With the streaming side sorted, you finally have data that moves at the speed of your customers. No more batch delays, no more operational hiccups when someone’s out sick or a script fails overnight. You can see campaign impact unfold in the moment and actually do something about it while it still matters.
Of course, all of this streaming capability is only the first half. The real test is whether your dashboards can translate that live feed into answers your teams need, without drowning everyone in endless charts. That’s where the dashboard strategy comes in—how you actually put all of this real-time power to use.
Dashboards That Actually Matter: Turning Data Streams Into Real-Time Decisions
Let’s be honest—just having a real-time dashboard doesn’t mean anyone’s actually getting answers. I’ve seen plenty of setups where every piece of data flows in fast, but the dashboard still can’t answer a basic question like, “Is our campaign working?” That’s where the classic mistake comes in. People cram the screen with every chart they can pull from Dynamics 365, thinking more is better. Before long, the homepage is a jungle of line graphs: one for open rates, another for pipeline updates, a lonely bar chart showing case resolution times. It’s impressive the first time you load it, but when leadership asks what’s driving revenue right now, all those visuals just become white noise.
Executives definitely notice this clutter, even if they don’t say it out loud. Most of them aren’t digging through tabs—they want the story on one screen, plain and simple. A clear line from marketing engagement to pipeline movement and customer outcomes. The frustration hits when nobody can show how this week’s demo requests are influencing pipeline progression or which channel actually closed the sales gap. Instead, you get three, maybe four, separate dashboards—one for marketing, one for sales, and another for support. There’s a missing thread. People are left stitching together key points by flipping between browser tabs, all while hoping they’re not missing a buried insight. In practice, the questions stay the same: Which segments are moving? What’s lagging? Are we actually turning engagement into revenue, or just tracking screens full of movement without momentum?
Unified, real-time dashboards aren’t just about feeding Fabric a constant stream of events; the magic happens when Power BI pulls everything together in a single place. With Fabric’s deep Power BI integration, you finally get a workspace where email clicks, web journeys, and sales outcomes are stitched together automatically. Instead of toggling between platforms, your team can actually see, in one view, the direct line from a customer’s first click to final deal. Not just, “Did the campaign attract attention?” but, “How many of those contacts turned into leads, and did we close the loop with sales?” You don’t even have to wait for weekly syncs—metrics update as fast as the clicks roll in.
Now, let’s talk about what makes a live dashboard actually useful day-to-day. You start with clarity. The best dashboards don’t bury you in data just because they can—they highlight the customer journey. A funnel chart showing progression from first response to active opportunity, with conversion rates that tick up (or down) as the day goes on. Every number is tied to a real campaign goal. If average case resolution time spikes, you see it right away—not buried below a dozen marketing metrics, but front and center where customer service and marketing can both act. Health scores for each channel—email, web, and sales—let you spot weak links before your budget drains away.

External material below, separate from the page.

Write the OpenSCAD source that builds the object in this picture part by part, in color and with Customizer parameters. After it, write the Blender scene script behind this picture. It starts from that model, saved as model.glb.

There’s power in seeing decisions unfold in real time. Take a campaign where you’re trying to break into a new market segment. On day one, web engagement looks solid. By the afternoon of day two, the dashboard shows a sudden dip in page visits from your highest value segment. The old reporting model would catch this a week later when the campaign’s nearly over. But now, someone in marketing can catch it the same afternoon and pivot. Maybe they swap out a creative, launch a targeted follow-up, or adjust ad spend. Suddenly, you’re not reacting to last week’s disaster—you’re steering the ship as the weather changes, minimizing wasted impressions before they become a line item in the next budget review.
Those little course corrections add up, especially when your live metrics include things like conversion rate by channel and pipeline velocity. Sales leaders start to see which leads aren’t just active but are actually moving quickly toward the close. Support teams can flag cases where resolution speed drops, giving customer success a shot at saving the account. When these metrics live in one place and update as fast as interaction happens, everyone gets the signal when something needs attention. It’s the difference between “nice to know” and information that changes what your teams do today.

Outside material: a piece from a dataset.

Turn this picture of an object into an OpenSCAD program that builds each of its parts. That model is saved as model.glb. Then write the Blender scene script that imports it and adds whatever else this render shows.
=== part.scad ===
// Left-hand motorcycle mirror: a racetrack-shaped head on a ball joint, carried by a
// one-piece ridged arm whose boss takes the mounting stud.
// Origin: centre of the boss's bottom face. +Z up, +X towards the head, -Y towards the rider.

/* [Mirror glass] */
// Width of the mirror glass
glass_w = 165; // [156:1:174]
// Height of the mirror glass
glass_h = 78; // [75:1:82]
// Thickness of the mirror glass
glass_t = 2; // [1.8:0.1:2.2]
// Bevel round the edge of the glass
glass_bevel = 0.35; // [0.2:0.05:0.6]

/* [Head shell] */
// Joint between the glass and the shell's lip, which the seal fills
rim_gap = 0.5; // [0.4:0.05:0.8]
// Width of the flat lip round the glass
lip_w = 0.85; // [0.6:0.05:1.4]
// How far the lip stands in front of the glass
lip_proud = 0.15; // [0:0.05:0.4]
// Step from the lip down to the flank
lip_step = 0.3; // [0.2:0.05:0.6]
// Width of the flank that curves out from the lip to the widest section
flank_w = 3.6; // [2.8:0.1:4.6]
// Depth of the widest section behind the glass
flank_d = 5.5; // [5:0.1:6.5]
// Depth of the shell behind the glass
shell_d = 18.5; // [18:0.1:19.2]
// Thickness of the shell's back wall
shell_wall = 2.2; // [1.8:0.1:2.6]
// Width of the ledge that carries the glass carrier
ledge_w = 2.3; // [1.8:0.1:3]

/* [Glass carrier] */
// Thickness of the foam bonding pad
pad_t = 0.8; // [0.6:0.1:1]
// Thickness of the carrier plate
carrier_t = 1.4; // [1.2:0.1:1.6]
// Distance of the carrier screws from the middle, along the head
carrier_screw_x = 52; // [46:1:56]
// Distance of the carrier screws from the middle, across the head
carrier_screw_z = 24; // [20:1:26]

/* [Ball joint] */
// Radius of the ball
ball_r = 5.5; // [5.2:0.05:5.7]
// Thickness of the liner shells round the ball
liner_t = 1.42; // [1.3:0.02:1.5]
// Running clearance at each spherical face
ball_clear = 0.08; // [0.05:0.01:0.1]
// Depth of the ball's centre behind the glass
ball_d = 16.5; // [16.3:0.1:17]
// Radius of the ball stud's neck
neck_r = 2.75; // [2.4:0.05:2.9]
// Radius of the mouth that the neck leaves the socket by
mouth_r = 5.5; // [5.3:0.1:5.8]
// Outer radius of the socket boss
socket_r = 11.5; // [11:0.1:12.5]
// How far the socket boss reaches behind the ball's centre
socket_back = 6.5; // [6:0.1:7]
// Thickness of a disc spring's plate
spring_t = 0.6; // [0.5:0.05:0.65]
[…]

Look at what happened with one team running a multi-touch awareness campaign. They’d always tracked clicks and views, but it wasn’t until everything flowed live from D365 into Fabric and Power BI that they noticed a specific segment dropping off by the second day. Without real-time insight, that segment would have soaked up spend for another week with little return. This time, they paused targeting on that audience and shifted resources to the groups showing steady funnel progression. By the end of the quarter, ad waste was down sharply—marketing spend was finally working where it counted, all because the dashboard gave them proof, not just a hunch.

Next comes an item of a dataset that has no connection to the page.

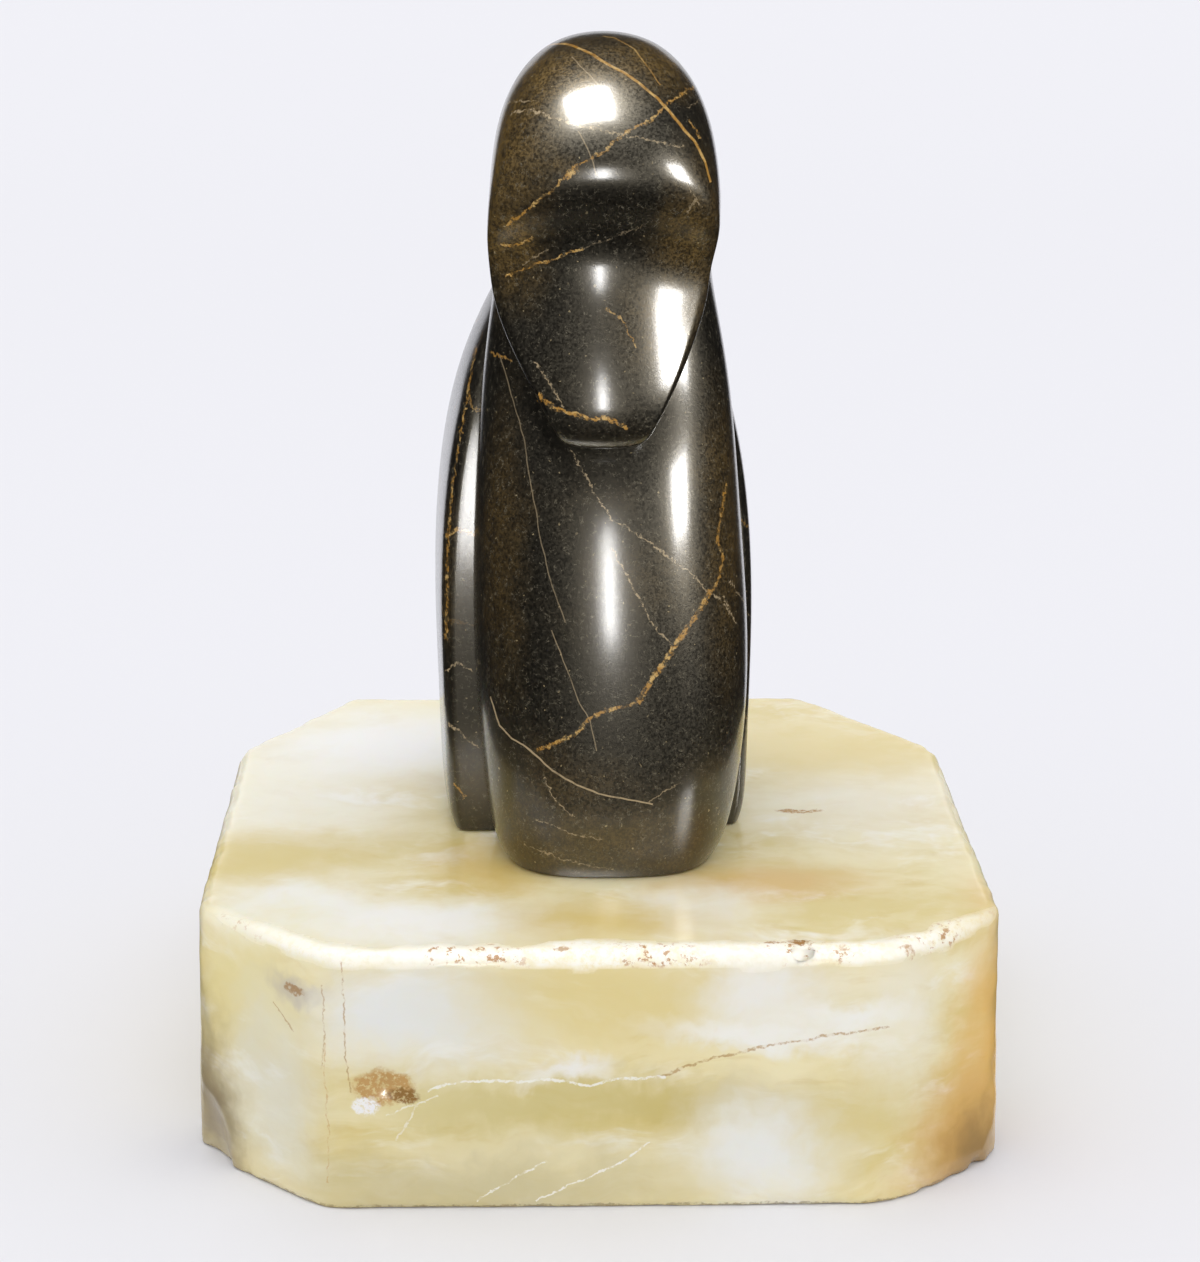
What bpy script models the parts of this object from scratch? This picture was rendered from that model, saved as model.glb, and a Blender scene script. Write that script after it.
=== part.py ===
"""A stylised stone swan with a bowed head, standing on an onyx plinth.

Two pieces: "swan", carved from one block of dark marble, and "plinth", a sawn block with its
four upright corners cut off. Metres, +Z up, the swan facing -Y. The origin is the centre of the
plinth's underside.
"""

import math
from collections import namedtuple

import bmesh
import bpy
from mathutils import Matrix, Vector

# Plinth
PLINTH_WIDTH = 0.1524
PLINTH_DEPTH = 0.1524
PLINTH_HEIGHT = 0.0510
PLINTH_FLARE = 0.0012  # each side leans out by this much from top to foot
FRONT_LEFT_CUT = (0.0257, 0.0238)  # each corner cut: along X, then along Y
FRONT_RIGHT_CUT = (0.0224, 0.0193)
BACK_RIGHT_CUT = (0.0263, 0.0375)
BACK_LEFT_CUT = (0.0217, 0.0364)
TOP_EDGE = 0.0034  # the worn top arris
UPRIGHT_EDGE = 0.0030
FOOT_EDGE = 0.0009
EDGE_SPACES = 2  # faces across a rounded upright or lower edge
TOP_EDGE_SPACES = 3
PLINTH_SHARP = math.radians(25)  # edges that turn more than this are shaded sharp
LEVEL = 1e-5  # heights closer than this are the same

# Natural hollow low in the front left corner cut, where the block's skin was
HOLLOW_WIDTH = 0.0115
HOLLOW_HEIGHT = 0.0210
HOLLOW_DEPTH = 0.0032
HOLLOW_EGG = 2.6 * HOLLOW_DEPTH  # half the thickness of the egg that cuts it

# Swan
SWAN_HEIGHT = 0.1602  # of the carver's grid
SWAN_OFFSET = 0.0015  # the swan stands a little right of the plinth's centre
BODY_TURN = math.radians(3.0)  # the wings are turned a little on the plinth, the head is not
SEAT_GAP = 0.0003  # between the swan's foot and the plinth

# Stones: linear colour, roughness
BLACK_MARBLE = ((0.028, 0.024, 0.019), 0.12)
HONEY_ONYX = ((0.74, 0.66, 0.43), 0.3)

# The figure is drawn on a carver's grid of 160 squares, and the crown comes just under its top
GRID_SQUARES = 160
SQUARE = SWAN_HEIGHT / GRID_SQUARES

RING_HALF = 10  # spaces from the front to the back of half a section, on each side
SUBDIVISIONS = 1
ROUNDNESS = 2.35  # superellipse power of the outside of the bend
FACE_RADIUS = 31.0  # the face and the bill are arched across, a little tighter than the breast
FACE_SHOULDERS = (0.0, 0.28, 0.54, 0.78)  # points of the arch, as shares of the edge's distance
FACE_EDGE = len(FACE_SHOULDERS)  # which point of the section is the face's edge
# Behind the face's edge: (share of the half width, share of the depth that is left)
CHEEK = ((1.00, 0.22), (1.00, 0.50), (0.93, 0.74), (0.74, 0.90), (0.42, 0.98), (0.0, 1.0))

# Breast, neck, head and bill are one form, drawn as ribs seen from the side. Each rib runs from
# the inside of the bend (breast, throat, under the bill) to the outside (nape, crown, face).
# inner and outer are (y, z), widest is the place of the widest point along the rib, fullness is
# the superellipse power of the inside, lean moves the rib sideways, and face blends in the arched
# section of the face, with the place of its edge (a share of the half width) and that edge's crease.
Rib = namedtuple(
    "Rib", "inner outer half_width widest fullness lean face edge crease", defaults=(0.0, 0.9, 0.0)
)
RIBS = (
    # foot and breast: inner is the front, outer lies inside the wings
    Rib((-40.0, 0.0), (6.0, 0.0), 21.3, 0.55, 3.1, 1.2),
    Rib((-41.2, 2.6), (8.0, 2.6), 23.3, 0.55, 3.0, 1.3),
    Rib((-41.9, 9.0), (9.0, 9.0), 25.1, 0.54, 2.9, 1.6),
    Rib((-42.0, 26.0), (10.0, 26.0), 27.1, 0.53, 2.7, 2.0),
    Rib((-41.0, 46.0), (10.0, 46.0), 27.5, 0.52, 2.5, 1.6),
    Rib((-38.4, 64.0), (9.0, 64.0), 26.5, 0.51, 2.4, 1.0),
    Rib((-34.2, 80.0), (6.0, 81.0), 25.4, 0.50, 2.3, 0.8),
    Rib((-27.8, 92.0), (4.2, 96.0), 24.2, 0.49, 2.3, 0.6),
    Rib((-24.6, 102.0), (4.0, 108.0), 22.4, 0.48, 2.4, 0.3),
    # throat to nape
    Rib((-23.4, 109.5), (5.8, 120.0), 20.8, 0.42, 2.8, 0.1),
    Rib((-23.4, 114.0), (8.4, 132.5), 20.9, 0.34, 3.6, -0.1),
    # fold to crown
    Rib((-23.9, 116.6), (6.6, 146.0), 21.2, 0.28, 4.4, -0.2),
    Rib((-24.4, 118.0), (-0.6, 156.6), 21.3, 0.26, 5.0, -0.3),
    Rib((-25.0, 118.6), (-12.6, 160.6), 21.6, 0.26, 5.0, 0.0),
    Rib((-25.6, 118.8), (-25.4, 158.6), 21.7, 0.27, 5.0, 0.0),
    Rib((-26.2, 118.7), (-35.8, 151.6), 21.7, 0.30, 4.8, -0.1, 0.15, 0.87, 0.0),
    Rib((-26.8, 118.4), (-41.0, 143.6), 21.6, 0.35, 4.5, -0.3, 0.4, 0.88, 0.2),
    # brow, then the hollow above the bill
    Rib((-27.2, 118.0), (-43.3, 136.2), 21.6, 0.40, 4.2, -0.4, 0.6, 0.89, 0.3),
    Rib((-27.5, 117.4), (-41.7, 131.0), 21.4, 0.43, 3.8, -0.6, 0.8, 0.90, 0.45),
    Rib((-27.7, 116.6), (-38.7, 126.0), 21.0, 0.46, 3.4, -0.8, 1.0, 0.91, 0.6),
    Rib((-27.8, 115.2), (-37.0, 120.2), 20.5, 0.48, 3.0, -1.0, 1.0, 0.92, 0.75),
    # bill
    Rib((-28.0, 111.0), (-38.2, 112.6), 20.0, 0.48, 3.0, -0.9, 1.0, 0.92, 0.85),
    Rib((-29.4, 105.0), (-40.5, 104.6), 17.6, 0.48, 3.0, -0.8, 1.0, 0.93, 0.85),
    Rib((-31.6, 98.6), (-42.0, 97.6), 14.4, 0.48, 3.0, -0.5, 1.0, 0.93, 0.85),
    Rib((-33.9, 92.6), (-42.7, 92.6), 11.5, 0.48, 3.0, -0.4, 1.0, 0.93, 0.85),
    Rib((-35.8, 88.2), (-42.2, 88.2), 9.2, 0.48, 3.0, -0.4, 1.0, 0.92, 0.85),
    Rib((-37.0, 85.6), (-40.2, 84.6), 7.2, 0.48, 3.0, -0.4, 1.0, 0.90, 0.0),
)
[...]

This is the real upside. When your dashboards aren’t stuck in yesterday’s news, but actually trigger action, your team isn’t just reporting on the campaign—they’re driving its success. Everyone starts spending less time cobbling reports together and more time optimizing in the moment. The next question your team should be thinking about: what does it mean, long-term, when every campaign and customer touch is visible—and actionable—from the start?
Conclusion
The point isn’t just speeding up your data feeds—it’s changing how your campaigns hit the market. Most dashboards still build a picture after the fact, when it’s too late to shift spend or fix messaging. The question you need to ask is simple: does your current process actually help your team make real decisions, or just add another unread report to the pile? Start with your existing touchpoints. Map how long it takes for a customer click to hit your dashboard. The sooner you can turn those signals into decisions, the sooner your campaigns start working while opportunity’s still on the table.